Structured object records
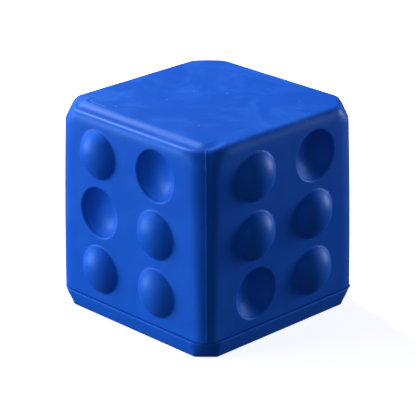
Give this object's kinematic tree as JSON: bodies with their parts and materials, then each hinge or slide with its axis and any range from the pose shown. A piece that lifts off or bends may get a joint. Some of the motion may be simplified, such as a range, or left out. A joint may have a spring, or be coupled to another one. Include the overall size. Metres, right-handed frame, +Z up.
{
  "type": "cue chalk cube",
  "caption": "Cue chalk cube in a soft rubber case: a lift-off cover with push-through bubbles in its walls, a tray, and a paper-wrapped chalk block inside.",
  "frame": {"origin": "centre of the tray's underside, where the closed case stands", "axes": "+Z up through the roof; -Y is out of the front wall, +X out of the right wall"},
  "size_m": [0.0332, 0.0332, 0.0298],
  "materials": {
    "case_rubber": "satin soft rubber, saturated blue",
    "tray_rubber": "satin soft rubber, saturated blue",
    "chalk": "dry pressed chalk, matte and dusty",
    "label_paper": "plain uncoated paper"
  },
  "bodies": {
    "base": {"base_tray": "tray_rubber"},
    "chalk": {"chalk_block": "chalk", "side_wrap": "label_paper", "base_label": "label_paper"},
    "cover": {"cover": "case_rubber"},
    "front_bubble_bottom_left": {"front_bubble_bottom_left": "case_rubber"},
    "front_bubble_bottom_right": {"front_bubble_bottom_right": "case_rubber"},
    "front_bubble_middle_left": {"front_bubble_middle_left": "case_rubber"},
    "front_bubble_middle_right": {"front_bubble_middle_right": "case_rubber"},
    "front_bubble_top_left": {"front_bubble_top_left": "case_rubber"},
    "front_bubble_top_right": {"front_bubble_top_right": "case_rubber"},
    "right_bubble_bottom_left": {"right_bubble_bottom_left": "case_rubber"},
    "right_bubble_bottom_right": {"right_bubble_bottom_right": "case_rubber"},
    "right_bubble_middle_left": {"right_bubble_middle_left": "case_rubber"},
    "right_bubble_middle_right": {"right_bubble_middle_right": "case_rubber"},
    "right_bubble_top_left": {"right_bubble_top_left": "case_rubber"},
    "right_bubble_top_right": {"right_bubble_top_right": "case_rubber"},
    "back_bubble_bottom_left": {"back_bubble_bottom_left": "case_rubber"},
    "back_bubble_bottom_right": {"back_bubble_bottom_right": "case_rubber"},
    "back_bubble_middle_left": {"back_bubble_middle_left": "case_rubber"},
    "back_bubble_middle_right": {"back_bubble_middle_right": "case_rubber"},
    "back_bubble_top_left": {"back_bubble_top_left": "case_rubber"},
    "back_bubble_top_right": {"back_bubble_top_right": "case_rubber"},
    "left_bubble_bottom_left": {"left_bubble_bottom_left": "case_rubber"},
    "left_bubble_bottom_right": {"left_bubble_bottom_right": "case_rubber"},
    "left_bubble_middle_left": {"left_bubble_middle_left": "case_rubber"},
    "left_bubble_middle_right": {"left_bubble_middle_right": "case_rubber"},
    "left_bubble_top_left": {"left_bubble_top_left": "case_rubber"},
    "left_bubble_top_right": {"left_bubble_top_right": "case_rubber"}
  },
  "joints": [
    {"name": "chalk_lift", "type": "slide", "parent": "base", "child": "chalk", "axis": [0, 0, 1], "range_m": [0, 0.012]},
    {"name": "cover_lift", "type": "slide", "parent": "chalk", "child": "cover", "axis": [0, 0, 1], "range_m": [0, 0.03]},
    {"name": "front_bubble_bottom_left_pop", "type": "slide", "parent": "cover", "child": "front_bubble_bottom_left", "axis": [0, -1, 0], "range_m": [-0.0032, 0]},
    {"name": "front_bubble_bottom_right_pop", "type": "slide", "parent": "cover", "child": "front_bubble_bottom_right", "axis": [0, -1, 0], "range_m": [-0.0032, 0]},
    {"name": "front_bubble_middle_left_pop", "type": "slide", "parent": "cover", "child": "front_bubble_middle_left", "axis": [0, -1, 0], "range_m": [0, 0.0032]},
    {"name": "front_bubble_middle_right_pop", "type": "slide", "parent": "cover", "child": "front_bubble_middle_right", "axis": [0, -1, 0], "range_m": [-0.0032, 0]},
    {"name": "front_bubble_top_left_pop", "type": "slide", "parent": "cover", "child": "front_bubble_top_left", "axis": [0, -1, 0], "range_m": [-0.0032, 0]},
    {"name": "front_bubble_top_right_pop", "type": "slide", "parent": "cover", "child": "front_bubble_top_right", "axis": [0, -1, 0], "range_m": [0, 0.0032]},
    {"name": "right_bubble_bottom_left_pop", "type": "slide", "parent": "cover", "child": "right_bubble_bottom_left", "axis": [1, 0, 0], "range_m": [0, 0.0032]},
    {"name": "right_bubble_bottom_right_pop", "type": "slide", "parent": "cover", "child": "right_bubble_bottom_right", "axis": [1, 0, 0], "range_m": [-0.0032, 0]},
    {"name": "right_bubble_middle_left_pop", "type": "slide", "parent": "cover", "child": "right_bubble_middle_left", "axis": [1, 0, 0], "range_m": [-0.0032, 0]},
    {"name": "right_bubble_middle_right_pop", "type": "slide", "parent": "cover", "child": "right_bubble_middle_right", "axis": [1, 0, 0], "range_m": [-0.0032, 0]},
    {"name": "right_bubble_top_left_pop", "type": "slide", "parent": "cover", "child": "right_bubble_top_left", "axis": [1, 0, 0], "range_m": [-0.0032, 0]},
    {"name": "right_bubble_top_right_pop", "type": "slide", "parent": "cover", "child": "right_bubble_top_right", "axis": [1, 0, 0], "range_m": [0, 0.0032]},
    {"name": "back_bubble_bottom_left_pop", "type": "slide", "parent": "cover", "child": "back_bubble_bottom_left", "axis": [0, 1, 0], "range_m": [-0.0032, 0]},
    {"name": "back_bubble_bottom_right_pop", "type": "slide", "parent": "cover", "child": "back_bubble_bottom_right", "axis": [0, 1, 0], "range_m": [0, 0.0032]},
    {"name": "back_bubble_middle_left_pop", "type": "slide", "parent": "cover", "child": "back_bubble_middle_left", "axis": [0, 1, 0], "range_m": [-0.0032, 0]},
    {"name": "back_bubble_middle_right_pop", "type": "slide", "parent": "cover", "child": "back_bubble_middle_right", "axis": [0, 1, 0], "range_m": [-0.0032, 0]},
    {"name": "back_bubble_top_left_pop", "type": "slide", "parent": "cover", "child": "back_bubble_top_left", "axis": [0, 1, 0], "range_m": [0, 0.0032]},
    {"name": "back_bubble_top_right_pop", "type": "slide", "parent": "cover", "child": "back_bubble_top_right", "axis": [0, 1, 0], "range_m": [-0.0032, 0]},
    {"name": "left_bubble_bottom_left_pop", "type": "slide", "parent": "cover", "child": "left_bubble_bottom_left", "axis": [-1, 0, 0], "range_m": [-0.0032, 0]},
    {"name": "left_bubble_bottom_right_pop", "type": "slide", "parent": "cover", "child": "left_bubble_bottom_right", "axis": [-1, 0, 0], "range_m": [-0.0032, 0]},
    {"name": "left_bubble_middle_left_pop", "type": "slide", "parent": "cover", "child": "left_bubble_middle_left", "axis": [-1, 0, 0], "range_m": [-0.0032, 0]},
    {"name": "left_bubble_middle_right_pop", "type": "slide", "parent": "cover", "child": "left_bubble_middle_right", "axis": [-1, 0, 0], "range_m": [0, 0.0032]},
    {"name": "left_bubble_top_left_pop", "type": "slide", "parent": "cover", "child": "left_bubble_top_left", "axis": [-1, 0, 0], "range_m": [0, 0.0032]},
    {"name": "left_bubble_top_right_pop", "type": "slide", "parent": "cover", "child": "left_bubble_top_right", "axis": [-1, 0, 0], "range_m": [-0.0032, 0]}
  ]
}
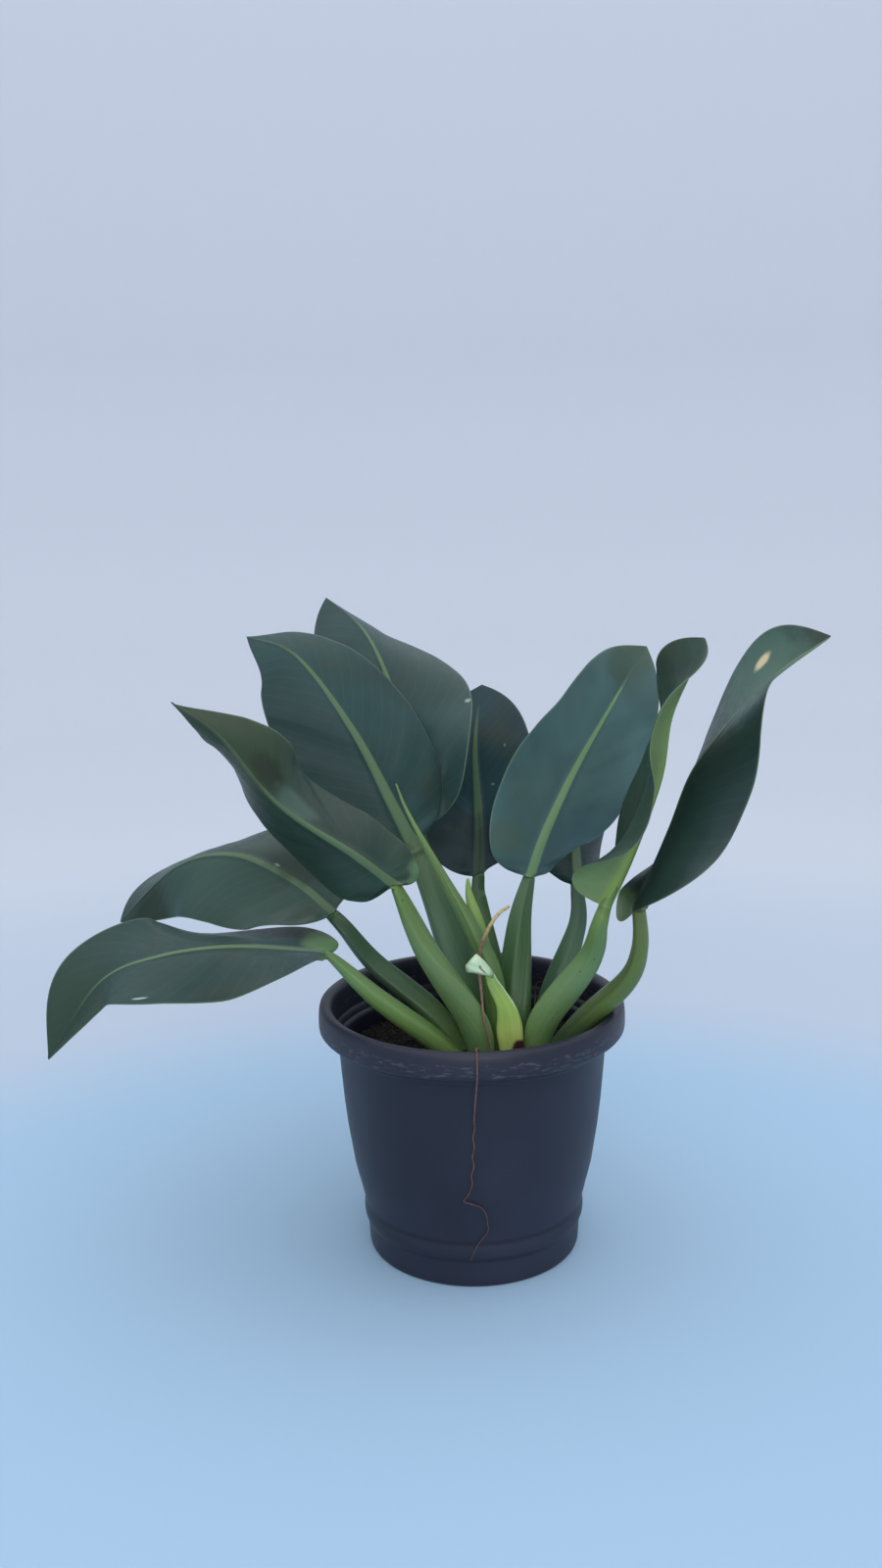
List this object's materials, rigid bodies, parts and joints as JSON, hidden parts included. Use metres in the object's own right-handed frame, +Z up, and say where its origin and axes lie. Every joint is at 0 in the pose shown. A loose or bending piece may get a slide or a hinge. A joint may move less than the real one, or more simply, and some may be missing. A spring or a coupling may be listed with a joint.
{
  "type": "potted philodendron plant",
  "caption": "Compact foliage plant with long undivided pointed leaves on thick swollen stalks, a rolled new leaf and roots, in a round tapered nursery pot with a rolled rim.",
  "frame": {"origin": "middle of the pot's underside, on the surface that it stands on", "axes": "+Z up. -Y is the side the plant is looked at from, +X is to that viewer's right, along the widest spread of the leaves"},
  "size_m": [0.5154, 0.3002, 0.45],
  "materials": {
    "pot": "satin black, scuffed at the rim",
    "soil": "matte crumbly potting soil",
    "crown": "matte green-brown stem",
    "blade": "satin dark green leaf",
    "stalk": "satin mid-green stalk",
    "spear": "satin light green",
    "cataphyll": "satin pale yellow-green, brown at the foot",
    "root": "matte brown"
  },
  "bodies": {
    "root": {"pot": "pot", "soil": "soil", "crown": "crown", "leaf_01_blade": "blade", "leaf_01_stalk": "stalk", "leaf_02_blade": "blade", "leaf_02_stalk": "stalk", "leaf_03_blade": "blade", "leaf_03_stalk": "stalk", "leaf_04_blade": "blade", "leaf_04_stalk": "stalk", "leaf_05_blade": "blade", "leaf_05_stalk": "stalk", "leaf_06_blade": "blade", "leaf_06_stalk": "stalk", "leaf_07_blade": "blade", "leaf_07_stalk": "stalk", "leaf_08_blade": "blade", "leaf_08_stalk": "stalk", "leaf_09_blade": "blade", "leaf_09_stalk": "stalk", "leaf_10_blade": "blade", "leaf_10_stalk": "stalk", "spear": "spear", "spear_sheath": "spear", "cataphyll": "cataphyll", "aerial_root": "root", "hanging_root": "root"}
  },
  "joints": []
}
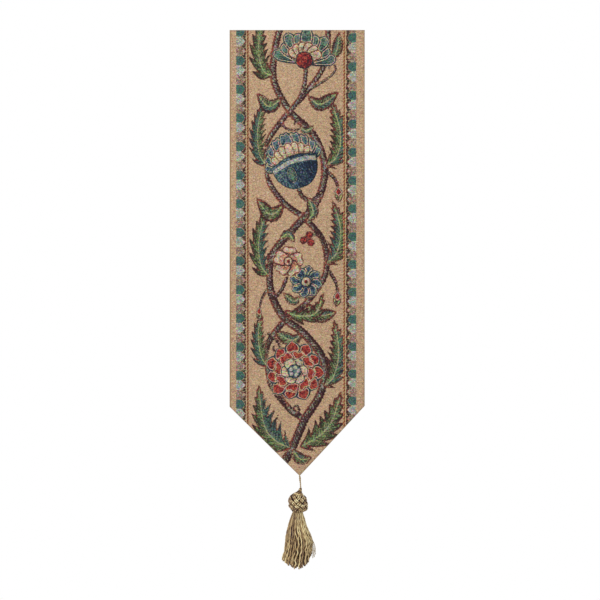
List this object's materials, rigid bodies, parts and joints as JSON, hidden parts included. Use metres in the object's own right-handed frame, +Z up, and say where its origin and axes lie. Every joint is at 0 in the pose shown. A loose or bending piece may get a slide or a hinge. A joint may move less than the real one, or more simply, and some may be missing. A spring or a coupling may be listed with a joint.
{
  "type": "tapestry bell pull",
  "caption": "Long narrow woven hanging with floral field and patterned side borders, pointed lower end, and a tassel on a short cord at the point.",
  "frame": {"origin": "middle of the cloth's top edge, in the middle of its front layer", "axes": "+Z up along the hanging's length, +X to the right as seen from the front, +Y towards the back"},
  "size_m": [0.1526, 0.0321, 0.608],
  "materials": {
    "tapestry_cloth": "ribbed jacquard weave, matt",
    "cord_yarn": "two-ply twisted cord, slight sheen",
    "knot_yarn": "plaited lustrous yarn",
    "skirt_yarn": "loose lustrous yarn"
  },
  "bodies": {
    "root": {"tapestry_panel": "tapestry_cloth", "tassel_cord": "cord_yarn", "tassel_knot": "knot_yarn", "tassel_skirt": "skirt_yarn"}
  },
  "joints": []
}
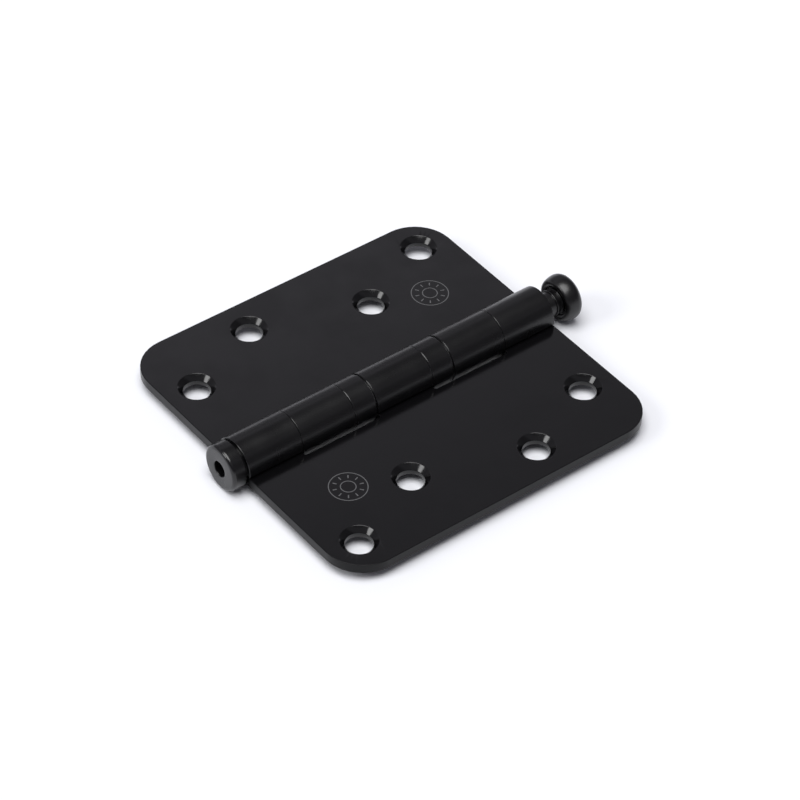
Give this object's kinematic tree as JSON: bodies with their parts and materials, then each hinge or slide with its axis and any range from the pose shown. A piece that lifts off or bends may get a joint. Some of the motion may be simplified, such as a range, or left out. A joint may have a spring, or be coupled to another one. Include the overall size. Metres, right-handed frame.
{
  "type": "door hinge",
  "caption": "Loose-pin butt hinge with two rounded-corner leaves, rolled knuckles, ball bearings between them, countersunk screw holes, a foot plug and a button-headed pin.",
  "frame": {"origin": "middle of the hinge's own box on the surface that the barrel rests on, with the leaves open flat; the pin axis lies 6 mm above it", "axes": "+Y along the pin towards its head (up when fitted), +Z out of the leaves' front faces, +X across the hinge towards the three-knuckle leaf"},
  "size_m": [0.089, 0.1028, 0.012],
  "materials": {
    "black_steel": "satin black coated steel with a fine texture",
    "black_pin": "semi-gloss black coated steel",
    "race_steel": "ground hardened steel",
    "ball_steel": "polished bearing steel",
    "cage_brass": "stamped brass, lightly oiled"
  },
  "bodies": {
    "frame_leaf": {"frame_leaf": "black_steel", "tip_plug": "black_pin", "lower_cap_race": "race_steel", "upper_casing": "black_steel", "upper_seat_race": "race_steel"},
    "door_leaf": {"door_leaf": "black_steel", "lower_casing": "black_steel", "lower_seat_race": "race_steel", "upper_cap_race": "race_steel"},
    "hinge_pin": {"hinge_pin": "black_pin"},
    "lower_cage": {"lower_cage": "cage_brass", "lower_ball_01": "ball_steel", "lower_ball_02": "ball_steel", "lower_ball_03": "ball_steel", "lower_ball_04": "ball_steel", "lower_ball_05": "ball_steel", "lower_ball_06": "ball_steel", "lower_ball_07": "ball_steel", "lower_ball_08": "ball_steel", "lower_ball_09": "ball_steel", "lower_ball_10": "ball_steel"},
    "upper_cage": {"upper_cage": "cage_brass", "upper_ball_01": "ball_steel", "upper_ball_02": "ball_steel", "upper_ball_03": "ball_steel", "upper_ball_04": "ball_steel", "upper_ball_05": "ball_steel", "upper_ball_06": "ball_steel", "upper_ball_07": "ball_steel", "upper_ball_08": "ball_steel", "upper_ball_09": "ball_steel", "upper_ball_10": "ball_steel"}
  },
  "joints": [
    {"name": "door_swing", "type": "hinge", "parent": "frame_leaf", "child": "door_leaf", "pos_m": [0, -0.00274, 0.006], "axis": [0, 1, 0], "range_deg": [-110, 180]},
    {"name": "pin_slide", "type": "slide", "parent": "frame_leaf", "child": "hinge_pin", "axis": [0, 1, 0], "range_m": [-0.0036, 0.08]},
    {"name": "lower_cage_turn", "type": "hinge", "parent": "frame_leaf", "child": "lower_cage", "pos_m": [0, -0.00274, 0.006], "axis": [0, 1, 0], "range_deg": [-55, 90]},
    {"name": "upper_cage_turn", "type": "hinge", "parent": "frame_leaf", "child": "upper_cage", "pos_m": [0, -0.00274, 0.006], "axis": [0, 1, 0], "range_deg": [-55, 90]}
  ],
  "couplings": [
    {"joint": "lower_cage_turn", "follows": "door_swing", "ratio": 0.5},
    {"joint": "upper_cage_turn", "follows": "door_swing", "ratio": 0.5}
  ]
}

### REQUIRED TASK:
Across the entries, how many lines hold the word "lifts"? Say only the number.

### SOLUTION:
2